Ciencia, conocimiento, atreverse a pensar (sapere aude que dijo el clásico) a indagar y cuestionar, sabiduría… ni una sola de esas ideas aparecen en el alegato pedagógico de Herrero. Y se echan de menos. O yo al menos las echo de menos en la receta educativa que dibuja Herrero. Son las ideas de la buena tradición krausista española de Giner de los Ríos, las que alimentaron el excursionismo didáctico en el descubrimiento de los tesoros de la sierra de Guadarrama, las de tantas dignas herederas, individuales e institucionales, de una ilustración española trágicamente truncada. Se rodea Herrero en cambio de una vaporosa apelación a los “pilares que permiten sostener la vida”; a una “educación que sitúe la vida en el centro de la reflexión y la experiencia”; a que seamos conscientes de nuestra eco e inter-dependencia; a asumir que “la verdadera riqueza es aquella que surge de la interacción del trabajo humano con la naturaleza para obtener los bienes y servicios que necesitamos para mantener la vida”, apuntes todos ellos que se antojan banales. Pero no lo son: en el fondo son una invitación grandilocuente y muy controvertible a cambiar de “paradigma civilizatorio”. ¿Por cuál? ¿Alguna experiencia histórica que nos sirva de guía? ¿Algún horizonte utópico que, como en el decir de Galeano, nos permita avanzar?

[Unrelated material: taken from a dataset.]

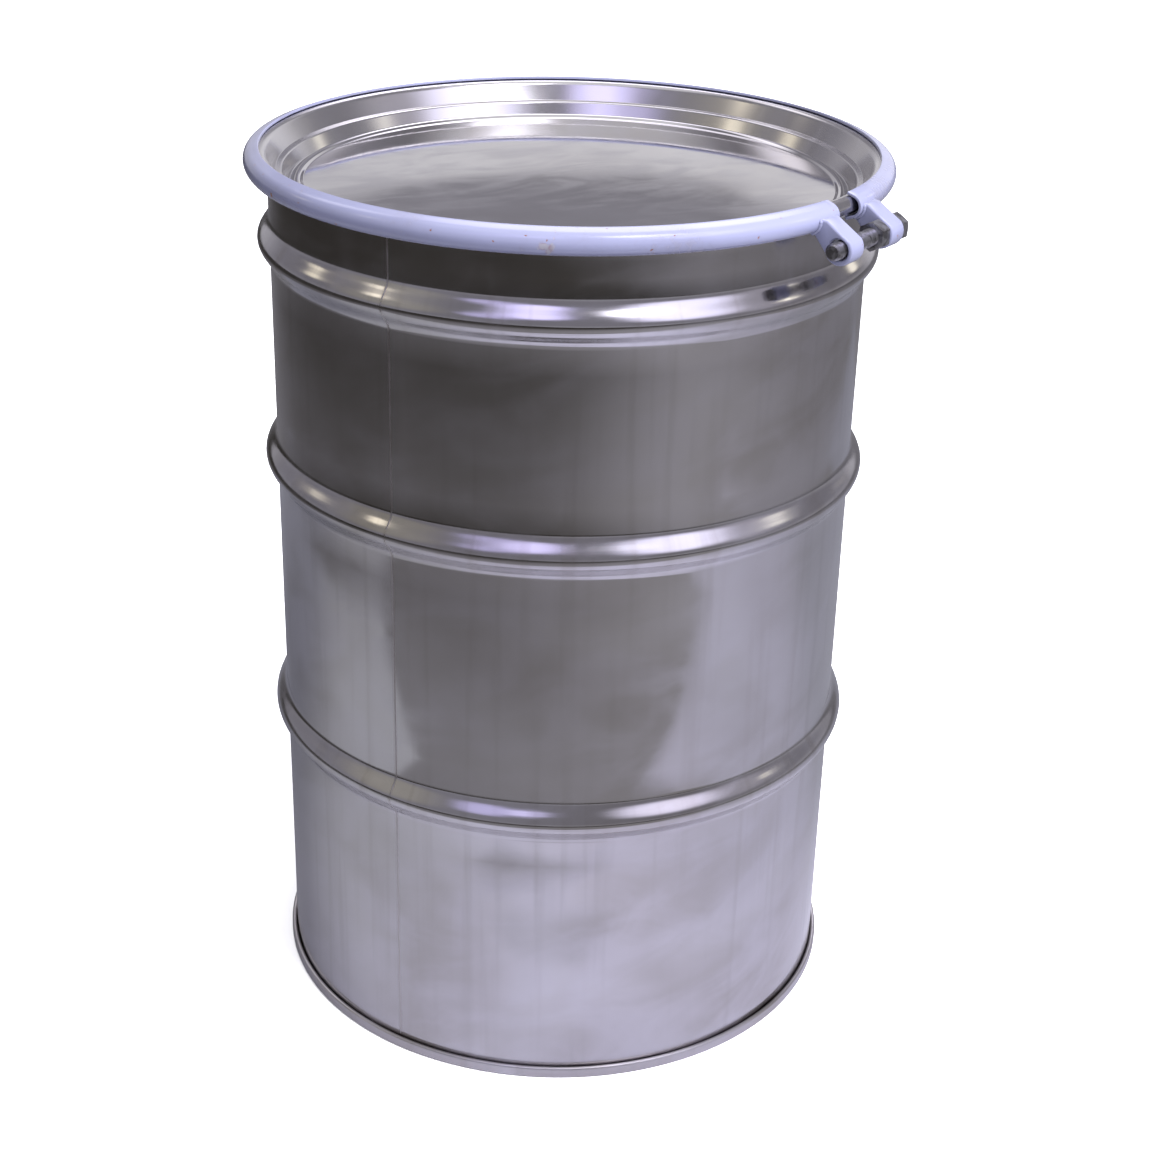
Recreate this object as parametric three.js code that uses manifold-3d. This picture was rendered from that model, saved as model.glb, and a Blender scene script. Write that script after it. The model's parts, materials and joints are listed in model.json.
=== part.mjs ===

En su lectura políticamente menos incisiva, y haciendo abstracción del eco-feminismo que profesa Herrero, llevar al aula, como ella propone, los “cuidados básicos”, darles sentido educativo y político evocaría sencillamente las normas de lo que antaño se llamó cabalmente “de urbanidad”: el respeto (un respeto incluyente, eso sí, del resto de especies y los ecosistemas); la colaboración y solidaridad entre nosotros, la limpieza, la pulcritud, la resolución pacífica del conflicto… ¿Quién va a reprochar que eso sea parte de la misión educativa? Pero no, en el fondo no se trata de eso. De lo que se trata es de avanzar en la agenda concreta de una concreta – aunque muy activa- rama del feminismo y de la ecología política, volcada, entre otras cosas, en la denuncia del inequitativo reparto de las llamadas “tareas de cuidado”. Esa concepción del feminismo, como una concepción de la justicia que, de acuerdo con Herrero, obliga al “reparto equitativo y solidario de la riqueza y de las obligaciones”, es una de las varias visiones en liza que circulan en el mercado de las ideas políticas en sociedades democráticas y razonablemente plurales como la española. Educar en el respeto a la singularidad, algo por lo que también aboga Herrero, exige ser conscientes también de ese ecosistema ideológico y del valor del pluralismo político y filosófico. Hay feminismos y concepciones de la política y de la justicia que acentúan nuestra condición de seres autónomos, imaginativos, singulares, que anhelan construir su futuro en un marco de tanta libertad general como sea compatible con la igual libertad de todos, y en igualdad de oportunidades, o, en una versión más rotunda desde el punto de vista igualitario, con recursos suficientes. Todo ello es para muchos también parte irrenunciable de una vida digna.
La diversidad, dice Herrero al concluir su alegato, es un “seguro de vida para la propia vida”, y supongo que con ello quiere nuevamente trasladar la lección que nos brinda la naturaleza. La diversidad, añade, es en “formas de aprender, tipos de familia, caminar, comunicarse amar o desear”. Y también “pensar”, añadiría yo por mi parte, pues de otro modo lo que impondremos en el aula es proselitismo ideológico, el tipo de modelo educativo adoctrinante frente al que Fundaciones como la FUHEM tuvieron un activísimo protagonismo en el pasado ya no tan reciente. De esa actitud e impulso pedagógico, el basado en el espíritu científico, el uso crítico de la razón y la tolerancia, muchos nos beneficiamos hace ya algunos años y anhelamos que nuestros hijos se sigan beneficiando.
Pablo de Lora. Profesor Titular de Filosofía del Derecho. (UAM).